The Human Rights Council is the Geneva-based body of the United Nations (UN) that monitors human rights violations around the world and makes recommendations to states. It is the place where the international community adopts resolutions that, for example, condemn military takeovers such as the one in Myanmar on 1 February, create independent mechanisms that investigate crimes against humanity – such as the Commission of Inquiry on Syria – and renew the mandates of independent experts such as the one on freedom of expression.

It is in this symbolic forum of the ideal of multilateral world governance, guided by the Universal Declaration of Human Rights, that China has chosen to respond to its detractors, demonstrating in the process its ability to convince states that are receptive to its vision of the world or too weakened economically and politically to oppose it.

On 5 and 12 March, Belarus and Cuba respectively delivered the joint statements of 71 and 64 countries in support of China’s repressive policy in the name of the principle of sovereignty. These states denounced "unfounded allegations" aimed at "curbing the growth of developing countries". These statements were in response to concerns expressed by several UN members, confirmed by several independent experts and NGOs. The latter have documented massive and systematic human rights violations perpetrated by Chinese authorities against ethnic and religious minorities in Xinjiang and Tibet; and in Hong Kong, where Beijing intends to restore its authority by force.

“The support that some countries are giving to China’s authoritarian stance towards Hong Kong is worrying because it undermines the work of the UN human rights experts. States who hold values of democracy and human rights dear must not tolerate these attacks,”

Antoine Madelin, FIDH’s advocacy director

UN independent experts challenged

It was in reply to the presentation of the annual report of the UN Special Rapporteur on Human Rights Defenders Mary Lawlor on 5 March, that Belarus chose to support China. Finding support from 71 other countries, Minsk praised China for " having gott(en) rid of turbulence and gradually restored stability" in Hong Kong through the adoption of the much criticised National Security Law in June 2020. This statement is a further attack on the work of the independent experts, who have repeatedly denounced the human rights violations committed by the Chinese authorities. Indeed, Mary Lawlor and 29 other independent experts have criticised the draconian scope of this law, "the collective repression of the population, especially religious and ethnic minorities, in Xinjiang and Tibet," as well as the serious deterioration of the situation of human rights defenders.

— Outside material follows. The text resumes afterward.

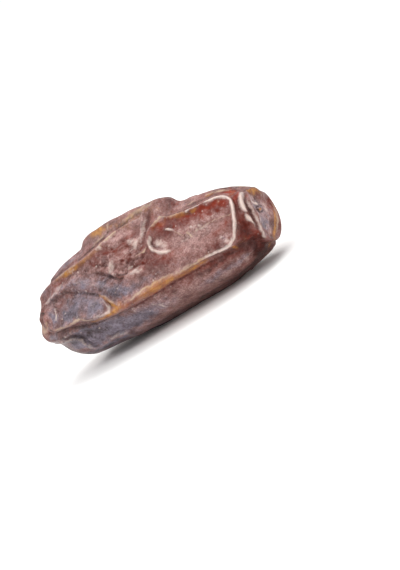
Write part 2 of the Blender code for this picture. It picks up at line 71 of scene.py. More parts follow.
# ridges that the skin sags between; each point is (x, angle, height, half width)
RIDGES = [
    # the long ridge across the front
    [(-20.2, 0, 0.35, 0.4), (-17.5, 1, 0.35, 0.4), (-14.6, 1, 0.3, 0.45), (-12.9, 0, 0.3, 0.5),
     (-11, -3, 0.4, 0.7), (-8.9, -6, 0.5, 0.85), (-6.5, -7, 0.5, 0.9), (-3.4, -7, 0.5, 0.9),
     (-0.3, -6, 0.5, 0.85), (3.6, -5, 0.45, 0.7), (7.4, -4, 0.45, 0.6), (11, -3, 0.45, 0.5),
     (13.7, -2.4, 0.45, 0.42), (15.7, -3.5, 0.45, 0.4), (16.9, -4.9, 0.45, 0.4), (17.9, -5.6, 0.45, 0.4),
     (18.8, -4.7, 0.45, 0.4)],
    # the rim of the right facet: its right side, then its top
    [(18.8, -4.7, 0.45, 0.4), (19.5, -1.6, 0.45, 0.4), (20.1, 2.9, 0.45, 0.4), (20.55, 8.6, 0.45, 0.4),
     (20.93, 14.6, 0.45, 0.4), (21.18, 22, 0.45, 0.4), (21.37, 30, 0.45, 0.4), (21.45, 40.5, 0.45, 0.4),
     (21.39, 50.7, 0.45, 0.4), (21.05, 58.2, 0.45, 0.4), (20.41, 63.7, 0.45, 0.4),
     (19.63, 66.2, 0.45, 0.4)],
    [(19.63, 66.2, 0.45, 0.4), (18.8, 66.5, 0.45, 0.4), (17.8, 64.5, 0.45, 0.4), (16.7, 62.6, 0.45, 0.4),
     (15.6, 61.5, 0.45, 0.4), (14.4, 61.1, 0.45, 0.4), (13.1, 60.6, 0.45, 0.4), (12.2, 60.4, 0.45, 0.4),
     (11.2, 61, 0.45, 0.4), (10.2, 62, 0.45, 0.4), (9.3, 63.8, 0.45, 0.4), (8.5, 66.8, 0.45, 0.4),
     (7.7, 69.9, 0.45, 0.4)],
    # short branches from the rim's left corner, down and up over the top
    [(7.7, 69.9, 0.4, 0.42), (7.3, 66, 0.3, 0.4), (6.6, 60.5, 0.2, 0.38), (6, 56, 0, 0.38)],
    [(7.7, 69.9, 0.4, 0.42), (7.1, 78, 0.4, 0.42), (6.4, 86, 0.4, 0.45), (5.8, 93, 0.4, 0.48),
     (5.1, 98.5, 0.4, 0.5), (4.3, 104, 0.3, 0.5)],
    # the high back edge, which makes the outline's raised shoulder
    [(-20, 92, -0.2, 1.5), (-16, 97, -0.2, 1.5), (-12.4, 99, -0.1, 1.2), (-10.7, 100, 1, 1.2),
     (-9.2, 101, 1.5, 1.3), (-7, 101, 1.6, 1.4), (-4, 102, 1.7, 1.6), (0, 103, 1.8, 1.6),
     (4, 104, 1.9, 1.5), (7.2, 104, 2, 1.2), (8.6, 104, 1.5, 1), (9.8, 104, 0.3, 1),
     (12, 102, 0.1, 1), (20, 105, 0, 1)],
    # the crest along the upper left
    [(-22.5, 64, 0.1, 0.5), (-18.5, 58, 0.3, 0.5), (-15, 57, 0.4, 0.5), (-12.2, 57, 0.45, 0.48),
     (-10, 57.8, 0.45, 0.42), (-8.4, 58.6, 0.45, 0.4), (-7, 61, 0.45, 0.4), (-5.4, 64.6, 0.45, 0.4),
     (-4.4, 68.4, 0.45, 0.4), (-3.4, 72.6, 0.45, 0.4), (-2.2, 76.6, 0.45, 0.4), (-0.9, 79.6, 0.42, 0.4),
     (0.7, 84.5, 0.4, 0.4), (2, 89, 0.4, 0.4), (3.3, 93, 0.4, 0.42)],
    # the lip and the tip at the left end
    [(-21.4, 24, 0.1, 0.35), (-21.5, 12, 0.4, 0.35), (-21.3, 5, 0.4, 0.35), (-20.2, 0, 0.35, 0.4)],
    [(-24.2, 30, 0.3, 0.7), (-24.2, 14, 0.3, 0.8), (-24.1, 4, 0.7, 0.9), (-24, -3, 1, 0.9),
     (-23.4, -12, 0.9, 0.8), (-21.3, -12, 0.5, 0.6), (-18.6, -10, 0.35, 0.5), (-16.8, -8, 0.3, 0.45),
     (-14.6, -9, 0.2, 0.4), (-12.5, -12, 0, 0.4)],
    # folds low on the left
    [(-23.2, -20, 0.4, 0.6), (-21, -15.5, 0.4, 0.55), (-19, -14.5, 0.4, 0.45), (-17.7, -16, 0.45, 0.42),
     (-17, -19, 0.5, 0.4), (-16.7, -23.5, 0.5, 0.4), (-16.6, -29, 0.5, 0.4), (-16.5, -34, 0.5, 0.42),
     (-16, -39, 0.45, 0.42)],
    [(-16, -39, 0.45, 0.42), (-14.4, -40, 0.4, 0.42), (-12.4, -37, 0.4, 0.42), (-10.7, -35, 0.4, 0.42),
     (-9.7, -35.5, 0.4, 0.42), (-8.7, -39, 0.4, 0.42), (-8.3, -46, 0.35, 0.42), (-8.8, -62, 0, 0.5)],
    # the bead beside the right end, and the rim round the end's own face
    [(22.2, 76, 0.25, 0.4), (22.5, 66, 0.32, 0.38), (22.65, 52, 0.35, 0.36), (22.8, 40, 0.35, 0.36),
     (22.95, 26, 0.35, 0.36), (23, 13, 0.3, 0.36), (23, 2, 0.2, 0.34), (22.9, -7, 0, 0.34)],
    [(23.1, 80, 0.25, 0.4), (23.4, 64, 0.3, 0.36), (23.6, 48, 0.3, 0.32), (23.8, 34, 0.3, 0.32),
     (23.95, 20, 0.3, 0.32), (23.85, 4, 0.3, 0.32), (23.6, -8, 0.3, 0.34), (23.35, -22, 0.3, 0.36),
     (23.05, -40, 0.3, 0.38), (22.9, -66, 0.35, 0.42), (23.1, -95, 0.3, 0.45),
     (23.8, -125, 0.2, 0.5), (24.1, -160, 0.15, 0.6), (23.7, -195, 0.2, 0.6), (24, -232, 0.15, 0.5),
     (23.6, -262, 0.25, 0.45), (23.4, -280, 0.3, 0.4)],
    # four long ridges on the hidden side and underneath
    [(-23, 135, 0.1, 0.6), (-16, 143, 0.4, 0.7), (-10, 138, 0.5, 0.7), (-4, 146, 0.5, 0.8),
     (3, 140, 0.45, 0.7), (9, 148, 0.45, 0.7), (15, 138, 0.45, 0.6), (21.5, 142, 0.3, 0.6)],
    [(-23, 180, 0.1, 0.6), (-15, 172, 0.4, 0.7), (-9, 180, 0.5, 0.7), (-2, 188, 0.5, 0.8),
     (4, 182, 0.5, 0.8), (10, 190, 0.45, 0.7), (17, 184, 0.4, 0.6), (22, 186, 0.3, 0.6)],
    [(-23, 222, 0.1, 0.6), (-16, 228, 0.4, 0.7), (-9, 222, 0.4, 0.7), (-2, 232, 0.4, 0.7),
     (5, 226, 0.4, 0.7), (11, 236, 0.4, 0.7), (17, 230, 0.4, 0.6), (22, 226, 0.3, 0.6)],
    [(-21, 264, 0, 0.8), (-14, 268, 0.1, 1.2), (-8, 269, 0.3, 2), (-2, 270, 0.6, 2.2),
     (4, 269, 0.8, 2.2), (9, 270, 0.6, 2), (15, 268, 0.2, 1.2), (21, 262, 0.1, 0.6)],
    # short ridges that join the long ones at the back
    [(-10, 138, 0.4, 0.6), (-7, 158, 0.3, 0.6), (-9, 180, 0.4, 0.6)],
    [(9, 148, 0.4, 0.6), (6, 165, 0.3, 0.6), (4, 182, 0.4, 0.6)],
    [(-2, 188, 0.4, 0.6), (-4, 210, 0.3, 0.6), (-2, 232, 0.4, 0.6)],
    [(10, 190, 0.4, 0.6), (13, 212, 0.3, 0.6), (11, 236, 0.4, 0.6)],
    [(-15, 172, 0.4, 0.6), (-18, 200, 0.3, 0.6), (-16, 228, 0.4, 0.6)],
    [(-6, 102, 0.4, 0.6), (-8, 120, 0.3, 0.6), (-10, 138, 0.4, 0.6)],
    [(12, 102, 0.2, 0.6), (12, 122, 0.3, 0.6), (9, 148, 0.4, 0.6)],
    [(5, 226, 0.3, 0.6), (3, 247, 0.3, 0.6), (2, 268, 0.3, 0.6)],
    [(-9, 222, 0.3, 0.6), (-12, 245, 0.3, 0.6), (-14, 268, 0.3, 0.6)],
    [(15, 270, 0.3, 0.6), (16, 250, 0.3, 0.6), (17, 230, 0.3, 0.6)],
]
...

The manœuvre was repeated by Cuba on 12 March, which congratulated China on behalf of 64 countries "for its progress in human rights, particularly in Xinjiang," and called all countries to abstain from interfering in Beijing’s internal affairs.

A two-pronged strategy

These pro-Beijing statements illustrate a broader strategy of Chinese diplomacy aiming to undermine international human rights standards. Resolution after resolution, the Chinese Communist Party seeks to impose its own jargon. "Mutually beneficial cooperation;" "people-centred development:" "community of shared future for mankind:" these terms deflect states’ obligation to respect individual rights, and introduce the idea that state sovereignty trumps human rights obligations.

However, this deliberate undermining of the UN’s protective role can have serious consequences for less influential states, such as many of those that expressed their support for China through these two statements. By sabotaging the very international norms that are supposed to protect their independence and voice in the event of a standoff with major powers, they deprive themselves of long-term recourse. Already, for example, local complaints of human rights abuses, filed to denounce the economic predation of Chinese state-owned companies, have been brushed aside in Africa, Asia and Latin America.

FIDH calls on the signatories of the two joint statements to take a principled approach in their foreign policy decisions, based on objective and documented information such as that produced by UN independent experts.